Interstate commerce is economic activity that crosses state lines, and the Commerce Clause gives Congress the power to regulate it.
The lack of power to regulate interstate commerce is a named weakness of the Articles of Confederation, and it helped drive the push for the Constitution.
Supreme Court interpretations of interstate commerce have shifted the federal-state balance over time, which is the core idea of Topic 1.8 (LO 1.8.A).
United States v. Lopez (1995) is the required case where the Court limited the commerce power, ruling that guns in school zones were not economic activity.
A broad reading of interstate commerce let Congress pass major laws like the Civil Rights Act of 1964, upheld in Katzenbach v. McClung because restaurant food had moved across state lines.

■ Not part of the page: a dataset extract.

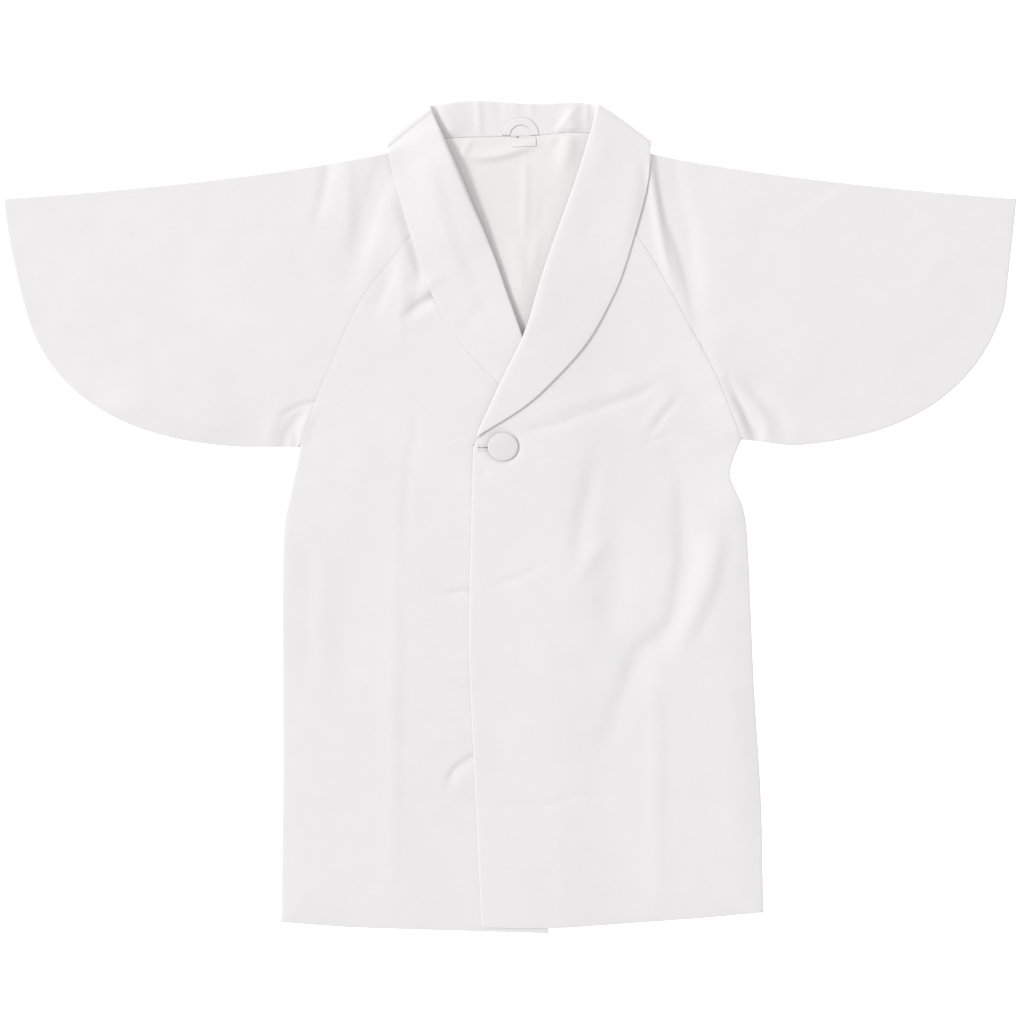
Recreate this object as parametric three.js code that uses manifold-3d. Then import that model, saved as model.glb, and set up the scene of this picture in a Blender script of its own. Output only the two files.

On the exam, your move is to identify whether an activity affects interstate commerce, then explain what that means for federal versus state power.
Interstate commerce is the buying, selling, or movement of goods and services across state lines. The Commerce Clause in Article I, Section 8 gives Congress the power to regulate it, making it one of the biggest sources of federal power.
No. In United States v. Lopez (1995), the Supreme Court struck down the Gun-Free School Zones Act because carrying a gun near a school is not economic activity. Lopez is the required AP Gov case showing the commerce power has limits.
Interstate commerce is the activity itself, trade that crosses state lines. The Commerce Clause is the constitutional provision (Article I, Section 8) that gives Congress the authority to regulate that activity. On FRQs, cite the clause as the constitutional basis.
The Articles gave Congress no commerce power, so states imposed tariffs on each other and trade between them broke down. The CED lists this as one of the specific weaknesses that pushed delegates toward the Constitutional Convention in 1787.
Congress used the commerce power to pass the Civil Rights Act of 1964. In Katzenbach v. McClung (1964), the Court upheld the law against a Birmingham restaurant because much of its food had moved in interstate commerce. This case appeared as an SAQ stimulus on the 2024 exam.